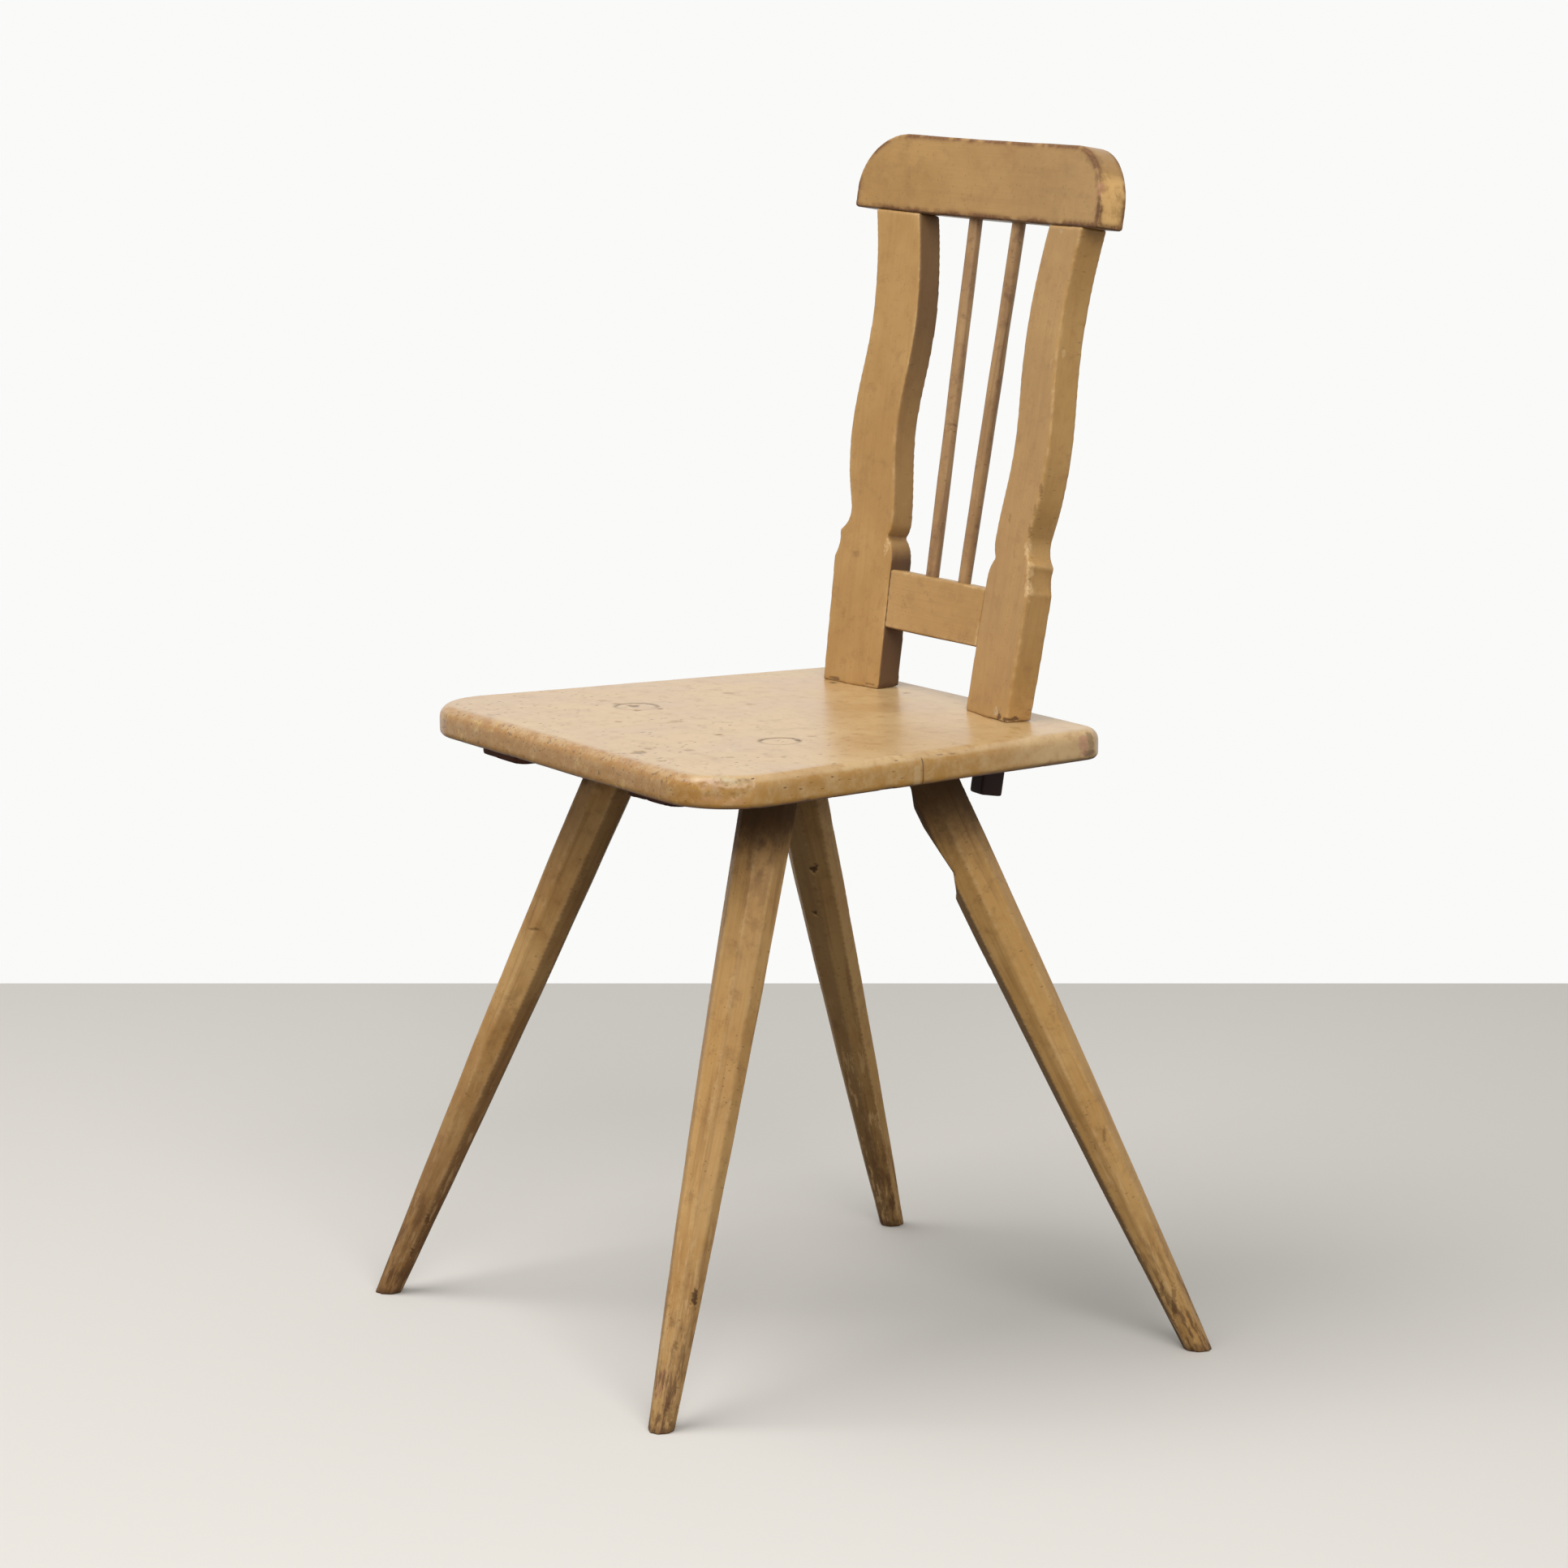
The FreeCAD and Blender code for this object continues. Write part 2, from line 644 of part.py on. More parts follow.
def spindle(name, side, widening):
    """Round rod between the rails, or with a widening the bore for both of its ends."""
    low = size("rail_rise") + size("rail_height") - size("spindle_hold")
    high = size("post_height") + size("spindle_hold")
    gap = widening * size("fit_clearance")
    depth = size("spindle_setback")
    foot = back_frame.multVec(Vector(side * size("spindle_low_gap") / 2, depth, low))
    head = back_frame.multVec(Vector(side * size("spindle_high_gap") / 2, depth, high))
    axis = head - foot
    rod = doc.addObject("Part::Cylinder", name)
    bind(rod, Radius="Sizes.spindle_diameter / 2 + %s * Sizes.fit_clearance" % widening)
    rod.Height = axis.Length + 2 * gap
    rod.Placement = shifted(Placement(foot, Rotation(UP, axis)), 0, 0, -gap)
    return rod


def crest_face_outline():
    """Crest rail from the front: straight edges and two rounded upper corners."""
    half = size("crest_width") / 2
    low = size("post_height")
    high = low + size("crest_height")
    run = size("crest_corner_width")
    drop = size("crest_corner_height")
    curves = []
    for side, first in ((1, 0), (-1, math.pi / 2)):
        centre = Vector(side * (half - run), high - drop, 0)
        corner = Part.Ellipse(centre + Vector(run, 0, 0), centre + Vector(0, drop, 0), centre)
        curves.append(Part.ArcOfEllipse(corner, first, first + math.pi / 2))
    curves.append(Part.LineSegment(Vector(half - run, high, 0), Vector(run - half, high, 0)))
    curves.append(Part.LineSegment(Vector(-half, high - drop, 0), Vector(-half, low, 0)))
    curves.append(Part.LineSegment(Vector(-half, low, 0), Vector(half, low, 0)))
    curves.append(Part.LineSegment(Vector(half, low, 0), Vector(half, high - drop, 0)))
    frame = shifted(back_frame, 0, -size("crest_thickness"), 0)
    return chain_curves(drawing("CrestFaceOutline", frame), curves)


def crest_plan_outline():
    """Crest rail from above: two arcs that bring its ends forward."""
    half = size("crest_width") / 2 + size("overrun")
    bow = size("crest_bow") * (half / (size("crest_width") / 2)) ** 2
    middle = size("crest_setback")
    thick = Vector(0, size("crest_thickness"), 0)
    left = Vector(-half, middle - bow, 0)
    centre = Vector(0, middle, 0)
    right = Vector(half, middle - bow, 0)
    sketch = doc.addObject("Sketcher::SketchObject", "CrestPlanOutline")
    sketch.Placement = shifted(back_frame, 0, 0, size("post_height") - size("overrun"))
    return chain_curves(sketch, (
        Part.Arc(left, centre, right),
        Part.LineSegment(right, right + thick),
        Part.Arc(right + thick, centre + thick, left + thick),
        Part.LineSegment(left + thick, left),
    ))


def crest_blank():
    """Crest rail sawn to both outlines, its edges eased, before its mortises are cut."""
    face = extrude("CrestFace", crest_face_outline(), "Sizes.crest_thickness * 3")
    plan = extrude(
        "CrestPlan", crest_plan_outline(), "Sizes.crest_height + Sizes.overrun * 2", away=False
    )
    sawn = common("CrestSawn", face, plan)
    doc.recompute()
    eased = doc.addObject("Part::Chamfer", "CrestEased")
    eased.Base = sawn
    arris = size("crest_arris")
    eased.Edges = [(i, arris, arris) for i in range(1, len(sawn.Shape.Edges) + 1)]
    return eased


def rail_blank(posts):
    """Cross rail scribed to the inner edges of both posts, with its tenons."""
    bar = box(
        "RailBar",
        shifted(back_frame, 0, size("rail_thickness") / 2, size("rail_rise")),
        "Sizes.post_gap + Sizes.rail_reach * 2",
        "Sizes.rail_thickness",
        "Sizes.rail_height",
    )
    scribed = cut("RailScribed", bar, fuse("PostsForScribing", posts))
    return fuse("RailWhole", [scribed, rail_tenon("RailTenons", 0)])


# Assembly: blanks, then joints, then the named pieces

SIDES = (("left", 1), ("right", -1))
LEGS = (
    ("front_left", 1, -1),
    ("front_right", -1, -1),
    ("rear_left", 1, 1),
    ("rear_right", -1, 1),
)

# Half spaces that trim the legs and posts
room = "Sizes.seat_height * 4"
below_floor = box("BelowFloor", world(0, 0, -sheet_value(room)), room, room, room)
above_batten = box("AboveBatten", world(0, 0, batten_bottom), room, room, room)
above_seat = box("AboveSeat", world(0, 0, size("seat_height")), room, room, room)
below_seat_top = box("BelowSeatTop", world(0, 0, size("seat_height") - sheet_value(room)), room, room, room)
leg_trim = fuse("LegTrim", [below_floor, above_batten])

nodes = {}
sockets = []

for word, side, end in LEGS:
    frame, length = leg_frame(side, end)
    shaft = cut("LegShaft_" + word, leg_blank(word, frame, length), leg_trim)
    if word == "rear_left":
        shaft = cut("LegWaney_" + word, shaft, waney_cutter(frame, length))
    tenon = cut("LegTenon_" + word, leg_tenon("TenonRod_" + word, frame, length, 0), above_seat)
    whole = fuse("LegWhole_" + word, [shaft, tenon])
    kerf = leg_wedge_blank("Kerf_" + word, frame, length, 1)
    nodes["leg_" + word] = cut("Leg_" + word, whole, kerf)
    wedge = common("WedgeInTenon_" + word, leg_wedge_blank("WedgeBlank_" + word, frame, length, 0), tenon)
    nodes["leg_wedge_" + word] = wedge
    sockets.append(leg_tenon("Bore_" + word, frame, length, 1))

for word, side in SIDES:
    sockets.append(post_tenon("PostMortise_" + word, side, 1, "Sizes.post_tenon_length * 2"))

all_sockets = fuse("Sockets", sockets)
housings = fuse("Housings", [batten_housing(word, side) for word, side in SIDES])
seat_cuts = fuse("SeatCuts", [all_sockets, housings])

plank = seat_plank()
jointed = cut("JointedPlank", plank, seat_cuts)
front_half = box(
    "FrontHalf",
    world(0, seat_front + size("front_board_depth") - size("seat_height") * 2, 0),
    room, room, room,
)
nodes["seat_board_front"] = common("SeatBoardFront", jointed, front_half)
nodes["seat_board_rear"] = cut("SeatBoardRear", jointed, front_half)

for word, side in SIDES:
    nodes["batten_" + word] = cut("Batten_" + word, batten_blank(word, side), all_sockets)

standing_posts = []
for word, side in SIDES:
    face = extrude("PostFace_" + word, post_outline("PostOutline_" + word, side), "Sizes.post_thickness")
    standing = cut("PostStanding_" + word, face, below_seat_top)
    standing_posts.append(standing)
    lower = post_tenon("PostTenon_" + word, side, 0, "Sizes.post_tenon_length")
    upper = crest_tenon("CrestTenon_" + word, side, 0)
    whole = fuse("PostWhole_" + word, [standing, lower, upper])
    slots = fuse("PostSlots_" + word, [
        rail_tenon("RailMortise_" + word, 1),
        post_key("KeySlot_" + word, side, 1),
    ])
    nodes["back_post_" + word] = cut("BackPost_" + word, whole, slots)
    nodes["post_key_" + word] = post_key("PostKey_" + word, side, 0)

for word, side in SIDES:
    nodes["spindle_" + word] = spindle("Spindle_" + word, side, 0)
rod_bores = fuse("SpindleBores", [spindle("SpindleBore_" + word, side, 1) for word, side in SIDES])

nodes["cross_rail"] = cut("CrossRail", rail_blank(standing_posts), rod_bores)

crest_mortises = fuse("CrestMortises", [
    crest_tenon("CrestMortise_left", 1, 1),
    crest_tenon("CrestMortise_right", -1, 1),
    rod_bores,
])
nodes["crest_rail"] = cut("CrestRail", crest_blank(), crest_mortises)

doc.recompute()

# Checks, then one file for each piece

for thing in doc.Objects:
    if "Invalid" in thing.State or "Error" in thing.State:
        raise RuntimeError("failed object: " + thing.Name)

for node, thing in nodes.items():
    thing.Label = node
    shape = thing.Shape
    if shape.isNull() or not shape.isValid():
        raise RuntimeError("bad shape: " + node)
    if len(shape.Solids) != 1:
        raise RuntimeError("%s has %d solids" % (node, len(shape.Solids)))

os.makedirs("parts", exist_ok=True)
for node, thing in nodes.items():
    thing.Shape.exportStep("parts/%s.step" % node)
    corners = thing.Shape.BoundBox
    print("%-24s %10.0f mm3  z %7.1f to %7.1f" % (node, thing.Shape.Volume, corners.ZMin, corners.ZMax))
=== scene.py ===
import math
from collections import namedtuple
from functools import reduce

import bmesh
import bpy
import numpy as np
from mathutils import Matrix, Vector


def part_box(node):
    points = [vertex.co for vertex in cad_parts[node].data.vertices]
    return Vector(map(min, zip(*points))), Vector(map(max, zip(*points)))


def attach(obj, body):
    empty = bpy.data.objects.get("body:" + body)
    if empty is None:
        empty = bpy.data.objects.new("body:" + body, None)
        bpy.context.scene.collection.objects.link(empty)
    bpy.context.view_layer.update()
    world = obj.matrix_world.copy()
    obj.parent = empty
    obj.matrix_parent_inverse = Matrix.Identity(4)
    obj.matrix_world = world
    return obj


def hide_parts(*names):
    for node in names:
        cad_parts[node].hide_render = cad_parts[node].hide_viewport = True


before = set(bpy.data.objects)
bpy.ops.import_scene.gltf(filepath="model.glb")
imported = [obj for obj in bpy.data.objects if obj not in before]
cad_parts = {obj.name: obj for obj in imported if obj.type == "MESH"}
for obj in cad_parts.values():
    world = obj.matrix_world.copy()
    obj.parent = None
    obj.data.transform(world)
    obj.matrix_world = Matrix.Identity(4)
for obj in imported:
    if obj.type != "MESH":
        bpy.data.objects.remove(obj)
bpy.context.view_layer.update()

# The looks of a worn, varnished board chair. Metres, +Z up, the front faces -Y.
# Every large piece is a finely meshed copy of its CAD node with eased arrises, slight hand-tool
# waves and dents. The leg wedges are cut off under the seat's paint, and only the keys keep
# their CAD meshes.

MM = 0.001
SEED = 20
WELD = 0.001 * MM

SEAT_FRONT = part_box("seat_board_front")[0].y
SEAT_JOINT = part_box("seat_board_front")[1].y
SEAT_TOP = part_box("seat_board_front")[1].z

# The seat's paint closes over the ends of tenons and wedges, which stay this far below it
PAINTED_TOP = SEAT_TOP - 0.8 * MM
# The seat is meshed as one with the tenons and wedges above this height
PLUG_BOTTOM = SEAT_TOP - 8 * MM

# View, as solved for the photo's frame

CAMERA_PLACE = (2748.565 * MM, -1785.81 * MM, 1005.343 * MM)
CAMERA_HEADING = math.radians(57)
CAMERA_PITCH = math.radians(10.476)
CAMERA_LENS = 106.644
SENSOR = 36.0
FRAME_PIXELS = 1932


def linked(name, data):
    """A new object in the scene."""
    thing = bpy.data.objects.new(name, data)
    bpy.context.scene.collection.objects.link(thing)
    return thing


def aim_camera():
    """The camera at the photo's viewing angle."""
    data = bpy.data.cameras.new("Camera")
    data.sensor_fit = "HORIZONTAL"
    data.sensor_width = SENSOR
    data.lens = CAMERA_LENS
    camera = linked("Camera", data)
    camera.location = CAMERA_PLACE
    camera.rotation_euler = (math.pi / 2 - CAMERA_PITCH, 0, CAMERA_HEADING)
    bpy.context.scene.camera = camera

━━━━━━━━

### WHAT NEEDS TO BE DONE
Restate the final lines of the listing above word for word, beginning at the line that contains "obj.matrix_world = Matrix.Identity(4)".

### SOLVED EXERCISE
    obj.matrix_world = Matrix.Identity(4)
for obj in imported:
    if obj.type != "MESH":
        bpy.data.objects.remove(obj)
bpy.context.view_layer.update()

# The looks of a worn, varnished board chair. Metres, +Z up, the front faces -Y.
# Every large piece is a finely meshed copy of its CAD node with eased arrises, slight hand-tool
# waves and dents. The leg wedges are cut off under the seat's paint, and only the keys keep
# their CAD meshes.

MM = 0.001
SEED = 20
WELD = 0.001 * MM

SEAT_FRONT = part_box("seat_board_front")[0].y
SEAT_JOINT = part_box("seat_board_front")[1].y
SEAT_TOP = part_box("seat_board_front")[1].z

# The seat's paint closes over the ends of tenons and wedges, which stay this far below it
PAINTED_TOP = SEAT_TOP - 0.8 * MM
# The seat is meshed as one with the tenons and wedges above this height
PLUG_BOTTOM = SEAT_TOP - 8 * MM

# View, as solved for the photo's frame

CAMERA_PLACE = (2748.565 * MM, -1785.81 * MM, 1005.343 * MM)
CAMERA_HEADING = math.radians(57)
CAMERA_PITCH = math.radians(10.476)
CAMERA_LENS = 106.644
SENSOR = 36.0
FRAME_PIXELS = 1932


def linked(name, data):
    """A new object in the scene."""
    thing = bpy.data.objects.new(name, data)
    bpy.context.scene.collection.objects.link(thing)
    return thing


def aim_camera():
    """The camera at the photo's viewing angle."""
    data = bpy.data.cameras.new("Camera")
    data.sensor_fit = "HORIZONTAL"
    data.sensor_width = SENSOR
    data.lens = CAMERA_LENS
    camera = linked("Camera", data)
    camera.location = CAMERA_PLACE
    camera.rotation_euler = (math.pi / 2 - CAMERA_PITCH, 0, CAMERA_HEADING)
    bpy.context.scene.camera = camera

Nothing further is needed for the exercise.